When Ghost Meets Zombie is the first feature film from WaWa Pictures, a prolific local production company known for Chinese-language TV series like Secrets for Sale, The Oath, Game Plan and Crescendo. Han Yew Kwang, who also helmed the 2015 sex comedy Rubbers, directs from a screenplay by the WaWa team. The result is a mish-mash of disparate elements which doesn’t gel. There’s a faint glimmer of something appealing buried beneath lots of stuff that just doesn’t work.

The plot is needlessly convoluted, with plenty of rules needing to be established. The supernatural mechanics of a ghost possessing a zombie are over-explained and yet still make no sense. What little underlying logic there is seems simultaneously overthought and undercooked.

There is an unsettling nature to the occult aspects of the story which the filmmakers attempt to smooth over with comedy, to very mixed results. Gurmit Singh’s Taoist priest character constantly cuts himself and even chops off his own fingers – this is somehow inherently comedic. Elsewhere, another character gets a face full of ashes after an urn containing the remains of their relative is smashed on the floor.

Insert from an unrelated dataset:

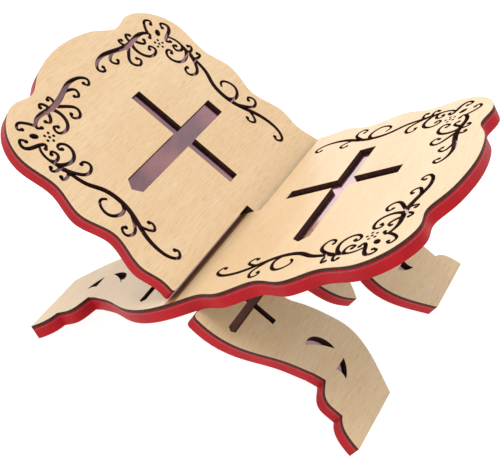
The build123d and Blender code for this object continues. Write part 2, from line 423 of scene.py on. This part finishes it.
def red_lacquer(side):
    """Satin red lacquer, with orange peel and the nap of the fibreboard edge under it."""
    red = (0.480, 0.0075, 0.0140, 1)
    deep_red = (0.400, 0.0060, 0.0110, 1)
    finish, tree, shader = new_finish(f"{side} red lacquer")
    place = board_place(tree, side)
    coats = between(tree, mottle(tree, place, (60, 60, 90), 3), 0.3, 0.7)
    peel = mottle(tree, place, (900, 900, 900), 2)
    nap = mottle(tree, place, (4200, 4200, 1500), 3)
    colour = blend_colours(tree, coats, red, deep_red)
    fill(tree, shader.inputs["Base Color"], colour)
    fill(tree, shader.inputs["Roughness"], between(tree, nap, 0.3, 0.7, 0.44, 0.60))
    shader.inputs["Specular IOR Level"].default_value = 0.15
    relief = raise_by(tree, peel, 0.00003, 0.5)
    fill(tree, shader.inputs["Normal"], raise_by(tree, nap, 0.00001, 0.5, relief))
    return finish


def bare_fibreboard(side):
    """The unpainted underside: plain brown fibreboard, its fibres lying every way."""
    tan = (0.150, 0.105, 0.070, 1)
    brown = (0.110, 0.075, 0.050, 1)
    dark_fibre = (0.055, 0.036, 0.024, 1)
    finish, tree, shader = new_finish(f"{side} bare fibreboard")
    place = board_place(tree, side)
    cloud = between(tree, mottle(tree, place, (70, 70, 70), 4), 0.20, 0.80)
    fibres = mottle(tree, place, (1700, 2300, 1700), 3)
    specks = between(tree, mottle(tree, place, (900, 900, 900), 2), 0.62, 0.72)
    colour = blend_colours(tree, cloud, tan, brown)
    colour = blend_colours(tree, between(tree, fibres, 0.35, 0.70, 0, 0.4), colour, tan)
    colour = blend_colours(tree, between(tree, specks, 0, 1, 0, 0.6), colour, dark_fibre)
    fill(tree, shader.inputs["Base Color"], colour)
    fill(tree, shader.inputs["Roughness"], between(tree, fibres, 0.3, 0.7, 0.70, 0.86))
    shader.inputs["Specular IOR Level"].default_value = 0.25
    fill(tree, shader.inputs["Normal"], raise_by(tree, fibres, 0.00003, 0.6))
    return finish


for side, top in TOPS.items():
    node = f"{side}_core_board"
    core = open_layer(node)
    front = flat_side(core, top)
    underside = flat_side(core, -top)
    ease_rim(core, underside, -top, CORE_RIM)
    for face in underside:
        face.material_index = 1
    for face in slot_walls(core, side):
        face.material_index = 2
    crease_edges(core, front, underside)
    finishes = red_lacquer(side), bare_fibreboard(side), cut_edges[side]
    close_layer(core, f"{side}_red_core", node, f"{side}_board", "red_lacquer", *finishes)

# ======================================================================================
# The studio: a plain pale floor under a white surround that is brighter behind the left wing,
# one large soft light overhead, and the camera in front and to the right, looking down.
# ======================================================================================

FLOOR_HALF = 6.0
FLOOR_GREY = 0.42
FLOOR_GLOW = 0.90
SURROUND_GREYS = [(0.0, 0.68), (0.58, 0.88), (0.74, 0.48), (0.97, 1.00)]  # from the horizon to overhead
WINDOW_WAY = Vector((-0.7, 0.7, 0.1)).normalized()  # behind the left wing
WINDOW_EDGE = 0.60  # the cosine of the angle from the window's middle to where its light ends
WINDOW_LIGHT = 1.0
LIGHT_SIZE = 0.8
LIGHT_POWER = 4.8
LIGHT_PLACE = Vector((0, -0.1, 1.3))
LIGHT_AIM = Vector((0, 0, 0.08))
CAMERA_PLACE = (0.26445, -0.53734, 0.53504)
CAMERA_TURN = Euler((radians(51.875), radians(-0.19), radians(26.594)))

floor_mesh = bpy.data.meshes.new("floor")
corners = [(-FLOOR_HALF, -FLOOR_HALF, 0), (FLOOR_HALF, -FLOOR_HALF, 0)]
corners += [(FLOOR_HALF, FLOOR_HALF, 0), (-FLOOR_HALF, FLOOR_HALF, 0)]
floor_mesh.from_pydata(corners, [], [(0, 1, 2, 3)])
floor = bpy.data.objects.new("floor", floor_mesh)
bpy.context.scene.collection.objects.link(floor)
floor_paint, _, floor_shader = new_finish("pale floor")
floor_shader.inputs["Base Color"].default_value = (FLOOR_GREY, FLOOR_GREY, FLOOR_GREY, 1)
floor_shader.inputs["Roughness"].default_value = 0.9
floor_shader.inputs["Specular IOR Level"].default_value = 0.0
floor_shader.inputs["Emission Color"].default_value = (1, 1, 1, 1)
floor_shader.inputs["Emission Strength"].default_value = FLOOR_GLOW
floor_mesh.materials.append(floor_paint)

scene = bpy.context.scene
scene.view_settings.view_transform = "Standard"

surround = bpy.data.worlds.new("surround")
scene.world = surround
surround.use_nodes = True
sky = surround.node_tree
way_out = put(sky, "TexCoord").outputs["Generated"]
height = put(sky, "SeparateXYZ", Vector=way_out).outputs["Z"]
ramp = put(sky, "ValToRGB", Fac=height)
ramp.color_ramp.interpolation = "EASE"
shades = ramp.color_ramp.elements
shades[-1].position = SURROUND_GREYS[-1][0]
for level, _ in SURROUND_GREYS[1:-1]:
    shades.new(level)
for shade, (_, grey) in zip(shades, SURROUND_GREYS):
    shade.color = (grey, grey, grey, 1)
towards_window = reckon(sky, "VectorMath", "DOT_PRODUCT", way_out, WINDOW_WAY)
window = between(sky, towards_window, WINDOW_EDGE, 1.0, 0, WINDOW_LIGHT)
light = blend_colours(sky, 1.0, ramp.outputs["Color"], window, "ADD")
fill(sky, sky.nodes["Background"].inputs["Color"], light)
sky.nodes["Background"].inputs["Strength"].default_value = 1.0

softbox = bpy.data.lights.new("softbox", "AREA")
softbox.shape = "DISK"
softbox.size = LIGHT_SIZE
softbox.energy = LIGHT_POWER
softbox_object = bpy.data.objects.new("softbox", softbox)
softbox_object.location = LIGHT_PLACE
softbox_object.rotation_euler = (LIGHT_AIM - LIGHT_PLACE).to_track_quat("-Z", "Y").to_euler()
scene.collection.objects.link(softbox_object)

camera = bpy.data.cameras.new("camera")
camera.lens = 80
camera.sensor_width = 36
camera_object = bpy.data.objects.new("camera", camera)
camera_object.location = CAMERA_PLACE
camera_object.rotation_euler = CAMERA_TURN
scene.collection.objects.link(camera_object)
scene.camera = camera_object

The film doesn’t have the wicked wit needed to make the requisite dark humour work and has this bright sitcom artificiality to it which is incompatible with the more macabre elements of the story.

In addition to the various story and character problems brought about by the specific subject matter, the usual issues that plague locally-made Chinese-language comedy movies are present here. There are scores of cameos from TV personalities in lieu of jokes, and Jack Neo shows up to name-check films he’s directed in a cringe-inducing scene. The product placement from brands like massage chair maker Ogawa, beauty spa New York Skin Solutions and restaurant group Tung Lok is omnipresent and obtrusive. Then there’s the tonal whiplash, with sentimentality added to the nauseating mix of horror and comedy.

Nathan Hartono is a likeable, charming performer, and the film gets plenty of mileage out of his swoon-worthy physique. However, one can’t help but feel sympathy well up watching him get subjected to myriad indignities. As a zombie, he has almost no actual lines. He proves sufficiently adept at physical comedy and there is an attempt at developing a back-story for Pong, but it’s clear that this isn’t the best use of Hartono’s talents.

The thing is, a romantic pairing between Nathan Hartono and Ferlyn G is not the worst idea – Ferlyn’s brash persona and Hartono’s typically suave demeanour would have made for a good odd couple pairing. It’s just that the filmmakers constantly set up obstacles in their own way. This is a romance between a disembodied spirit and an undead creature, so no amount of chemistry can compensate for the logistic and metaphysical problems that arise. The sappy guitar-driven duet performed by Hartono and Ferlyn is pleasant but is a poor fit for this movie.

The supporting performers do the best with what they’re given – the romantic subplot between Jesseca Liu’s Bai Bai and Jeremy Chan’s Lai Lai could have been worthwhile if it weren’t so underdeveloped and fuelled by clichés. Fann Wong’s performance as a grieving mother is surprisingly affecting, but feels out of place in a madcap comedy, yet another sign of the film’s tonal inconsistency.

Gurmit Singh’s priest character, the de-facto villain, is altogether off-putting. The character is ostensibly comedic but is also meant to be menacing, and Singh just seems miscast.

When Ghost Meets Zombie tries something crazy and fails at it, but the filmmakers deserve credit for trying. It’s hard to determine what anyone really was going for and everything could stand to be a lot more streamlined, but it has Hartono in the lead role going for it. It’s perhaps in trying to appeal to fans of Channel 8 comedies and dramas while also trying to incorporate horror comedy elements into the story that When Ghost Meets Zombie falls apart.